Well of course, everyone hopes to see an improvement in their writing, and looking back upon my past blog posts, I can’t help but hope with all my heart and soul that I’ve gotten better at writing. Because every time I look back I want to delete everything up there and replace it with something better. And, as you probably guessed, this is a vicious cycle. If I were to delete it all and write new stuff, end of next quarter I’ll want to do it all over again. I call it the artist’s curse. Be it art, be it writing, or even speaking, you will always hate your work when you’re done with it. Now, most people are not blessed with this curse, for it really is a mixed blessing. It allows you to look at your work objectively, notice the flaws, notice what you did right (you will usually find more of the flaws) but it can easily head into the realm of the hypercritical. It also often leads people to dislike you, because rather than patting you on the head and saying “that’s nice dear” people with this curse will tell you the ugly truth, that you will always need improvement. To illustrate my point, I will throw you a bone and provide you with two quotes, one from a post that needs a lot of work, and the other from a post I actually find acceptable:
“Well, well, well... this is yet another piece of evidence that Q is overall unimpressed with the world around him. He tells us that before the dinosaurs went extinct, he felt that they needed to be destroyed, not only needed to be destroyed, but they wanted to be destroyed.” (from my analysis of the Calvino Stories)

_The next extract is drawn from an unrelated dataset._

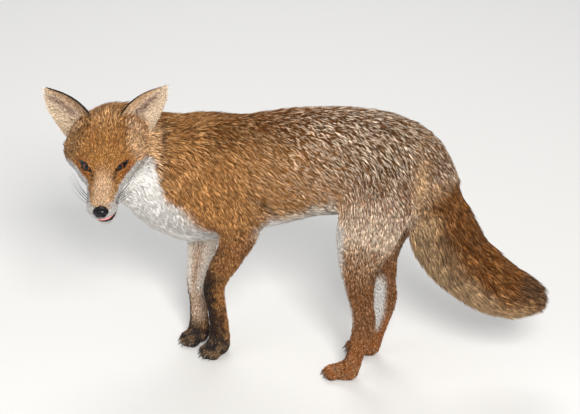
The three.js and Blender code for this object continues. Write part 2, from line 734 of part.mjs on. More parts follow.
// The head ends behind the cheeks, and the neck in front of the shoulders.
take("head", (grow) => {
  const skull = ellipsoid(SKULL_CUT.at, SKULL_CUT.radii, grow, headFrame, [20, 14]);
  const low = MUZZLE_CUT.low.map((x) => x - grow);
  const high = MUZZLE_CUT.high.map((x) => x + grow);
  return skull.add(block(low, high, headFrame));
});
const neckRoot = new THREE.Matrix4()
  .makeTranslation(...NECK_CUT.at)
  .multiply(new THREE.Matrix4().makeRotationZ(degrees(180 + NECK_CUT.yaw)))
  .multiply(new THREE.Matrix4().makeRotationY(degrees(-NECK_CUT.lean)));
take("neck", (grow) => block([-grow, -200, -200], [300, 200, 200], neckRoot));
pieces.trunk = body;

// The head is cut where its own small pieces sit.
pieces.nose = nosePad(0).subtract(nostrils);
pieces.head = pieces.head.subtract(nosePad(GAP));
for (const side of Object.keys(SIDES)) {
  pieces[`eye_${side}`] = eyeball(side, 0);
  pieces[`ear_${side}`] = ear(side, 0);
  const cuts = [eyeball(side, GAP), lidOpening(side), ear(side, GAP)];
  pieces.head = cuts.reduce((solid, cut) => solid.subtract(cut), pieces.head);
  pieces.neck = largest(pieces.neck.subtract(ear(side, GAP)));
}
const tongue = (grow) => tube(TONGUE, grow, { around: 10, every: 2 });
pieces.tongue = tongue(0);
pieces.lower_jaw = largest(pieces.head.intersect(jawRegion(0)).subtract(tongue(GAP)));
pieces.head = largest(pieces.head.subtract(jawRegion(GAP)).subtract(tongue(GAP)));
for (const [name, place] of Object.entries(FEET))
  TOES.forEach((k, i) => {
    pieces[`${name}_claw_${i + 1}`] = claw(place, k, 0);
    pieces[name] = largest(pieces[name].subtract(claw(place, k, GAP)));
  });

// Facets that the cuts left thinner than they need to be are merged, well within the gap, and the
// soles stay flat.
function thinned(solid) {
  const { vertProperties, triVerts } = solid.getMesh();
  const points = [];
  for (let i = 0; i < vertProperties.length; i += 3) points.push(vec(vertProperties.subarray(i, i + 3)));
  const faces = [];
  for (let i = 0; i < triVerts.length; i += 3) faces.push([...triVerts.subarray(i, i + 3)]);
  const thinner = simplify({ points, faces }, { limit: SLACK ** 2, weigh: () => 1 });
  for (const p of thinner.points) if (Math.abs(p.z) < 2 * SLACK) p.z = 0;
  return solidOfFaces(thinner);
}
const underfoot = block([-600, -600, -50], [600, 600, 0]);
for (const name of Object.keys(FEET)) pieces[name] = pieces[name].subtract(underfoot);
const flesh = ["head", "lower_jaw", "neck", "trunk", "tail", ...Object.keys(LEG_TOPS), ...Object.keys(FEET)];
for (const name of flesh) pieces[name] = thinned(pieces[name]);

// ---------------------------------------------------------------- meshes
const coat = new THREE.MeshStandardMaterial({ color: 0xb8763c, roughness: 0.9 });
const brown = new THREE.MeshStandardMaterial({ color: 0x6b4a33, roughness: 0.9 });
const cream = new THREE.MeshStandardMaterial({ color: 0xe4dccd, roughness: 0.9 });
const black = new THREE.MeshStandardMaterial({ color: 0x161413, roughness: 0.35 });
const horn = new THREE.MeshStandardMaterial({ color: 0x4a4038, roughness: 0.45 });
const amber = new THREE.MeshStandardMaterial({ color: 0x5a3416, roughness: 0.1 });
const pink = new THREE.MeshStandardMaterial({ color: 0xc9757a, roughness: 0.5 });

function materialOf(name) {
  if (name.includes("claw")) return horn;
  if (name.includes("paw")) return brown;
  if (name.startsWith("eye")) return amber;
  return { nose: black, tongue: pink, lower_jaw: cream }[name] ?? coat;
}

const fox = new THREE.Group();
for (const [name, solid] of Object.entries(pieces)) {
  const { vertProperties, triVerts } = solid.getMesh();
  const geometry = new THREE.BufferGeometry()
    .setAttribute("position", new THREE.BufferAttribute(new Float32Array(vertProperties), 3))
    .setIndex(new THREE.BufferAttribute(new Uint32Array(triVerts), 1));
  geometry.computeVertexNormals();
  const mesh = new THREE.Mesh(geometry, materialOf(name));
  mesh.name = name;
  fox.add(mesh);
}

// The origin is under the middle of the whole animal.
const reach = new THREE.Box3().setFromObject(fox);
const middle = reach.getCenter(new THREE.Vector3());
fox.position.set(-middle.x, -middle.y, 0);

export default fox;
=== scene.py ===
"""A red fox standing with its head turned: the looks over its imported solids, in metres.

One skin stands for the solids of flesh and lies inside them by the depth of the coat. The coat is made of
solid tufts that follow its lie. Skin and coat take their colours from the same markings."""
import math

import bmesh
import bpy
import numpy as np
from mathutils import Matrix, Vector
from mathutils.bvhtree import BVHTree
from mathutils.kdtree import KDTree


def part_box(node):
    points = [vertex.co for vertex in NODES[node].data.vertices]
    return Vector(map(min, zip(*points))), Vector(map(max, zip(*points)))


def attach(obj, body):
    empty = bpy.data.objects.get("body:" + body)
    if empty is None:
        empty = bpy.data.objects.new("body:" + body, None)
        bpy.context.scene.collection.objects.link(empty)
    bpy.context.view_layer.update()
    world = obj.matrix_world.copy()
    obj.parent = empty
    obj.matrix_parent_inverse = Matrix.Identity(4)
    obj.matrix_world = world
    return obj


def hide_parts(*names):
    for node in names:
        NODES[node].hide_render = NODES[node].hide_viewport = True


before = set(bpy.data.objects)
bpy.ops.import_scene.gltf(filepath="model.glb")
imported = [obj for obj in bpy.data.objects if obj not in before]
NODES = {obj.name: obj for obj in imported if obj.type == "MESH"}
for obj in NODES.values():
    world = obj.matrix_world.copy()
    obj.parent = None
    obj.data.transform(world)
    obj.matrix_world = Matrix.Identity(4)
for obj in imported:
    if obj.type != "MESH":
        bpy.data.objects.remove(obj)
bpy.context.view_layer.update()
MM = 0.001
rng = np.random.default_rng(20)

# ------------------------------------------------------------------ driving dimensions
VOXEL = 2.2 * MM  # grid of the skin
SWELL = 0.35 * MM  # how far the solids are grown so that the thin cuts between them close
WELD = 0.01 * MM
TUFTS = 245_000  # six triangles each
PIECE_TUFTS = 32_000  # the most tufts in one piece of coat
TUFTS_PER_LOCK = 4
LOCK_PULL = 0.7  # how far the tips of a lock come together
PALE_TUFTS = 1.35  # how many tufts are pale for each share of pale that is to be seen
UV_PATCH = 0.003  # how much of the unwrap one tuft covers
FOLD_DEPTH = 2.5 * MM  # how far the skin is drawn in behind the elbow, and out at the root of the tail
TAIL_ROOT = np.array([0.212, 0.057, 0.304])
TAIL_ROOT_RADIUS = 0.015
FLOOR_HALF = 40.0
CAMERA = {"azimuth": 18, "elevation": 26, "distance": 2.6, "height": 0.24, "back": 0.0248, "lens": 116.2}

# Places on the head, in mm, in its own frame: x forward, y to the fox's left, z up.
SOLID_EYE_AT = (3.5, 19, 3.8)
EYE_AT = {"left": (5.7, 17.8, 1.6), "right": (5.7, 20.4, 1.6)}
EYE_RADIUS = 9.7
SOCKET_GAP = 0.15  # round the eyeball
SOLID_NOSE_AT = (71, 0, -25)
NOSE_RADII = (8.4, 10.4, 7.6)
MUZZLE_ROOT = 14  # the x from which the muzzle is moved
SNOUT_SHIFT = (2.0, -3.4, -2.4)  # how far it is moved at the nose, above the lips
JAW_SHIFT = (3.0, 2.0, -4.0)  # and below them
NOSE_AT = tuple(a + b for a, b in zip(SOLID_NOSE_AT, SNOUT_SHIFT))
MOUTH_HALF = 40  # half the width of the slit between the lips
EAR_ROOT = (-54, 31, 19)
EAR_TIP = (-45, 84, 93)
EAR_FACES = (0.92, 0.2, 0)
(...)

“This book is truly great, a twisting imaginative plot, great characters, and depth to the settings. The book starts with an eighth grader named Jenni on the bus, on her way to a routine science class excursion” (from a Book Review on A Measure of Disorder)
With the first one, I see many flaws in only two sentences:
- constant repetition of the word “destroyed”
- poor sentence starter of “well, well, well”
- poor grammar
- to generalized explanation
With the second, I see fewer flaws, but would still probably edit the second sentence, as “on her way to a routine science class excursion” would make more sense said like this: “The book starts with an eighth grader named Jenni on the bus, out of school for the day for a scientific excursion”
So overall, I am unhappy with my apparent small amount of improvement and I feel that with all the practice I’ve been getting I should be better than I am.
One thing I can definitely say I’m happy with though is my voice. I feel that over the past quarter my blog has allowed my inner voice to show, better reflecting my personality and who I am. With practice on the less structured writing styles, my formal writing has improved noticeably. But we aren’t talking about formal writing at them moment, we’re talking about my informal voice. My quote actually comes from a book review, believe it or not.
“Everything is just dandy, until everyone falls asleep near the lake as a fog rolls in. They wake up hours later, the fog gone, and aren’t on Earth anymore. They meet up with some interesting creature along the way, not all of them friendly, and everyone in the group changes into something from this new world, something more suited to their souls, their personalities. Everyone, except Jenni.”
Now, before you laugh, yes, I really do talk like this in person. I feel that this is a great example of how I really speak is shown better in my writing. Actually, this is one of the few things I like about my writing, how it sounds like me. It’s amazing, when I was in middle school, my teacher warned me that you should be more formal in all your writing, and be careful not to ask too many questions, or address your audience too directly. But I’ve found as I’ve gotten older that the reverse is true. People tend to love a bit more of a free style, they love challenging questions, and of course, they like to feel that they are the ones this is targeted at. So pretty much, voice is a good thing, and I’m proud that I’ve blended a bit more of mine into my writing.
Now that I’m done looking back and shuddering at my own awful writing (I’m joking... I think). I’d love to look forward and think about what I can do to appease the almighty Artist’s Curse. I hope to branch off into even more subjects, hopefully ones that my audience will find a bit more interesting (do I actually even have an audience?) and ones that I myself find more interesting. I also want to better improve my vocabulary and find new words to use (redunant much?). Speaking of redundancy, I need to work on that as well, I seem to repeat myself and ramble quite a bit. Well there you go, my analysis into one small part of myself.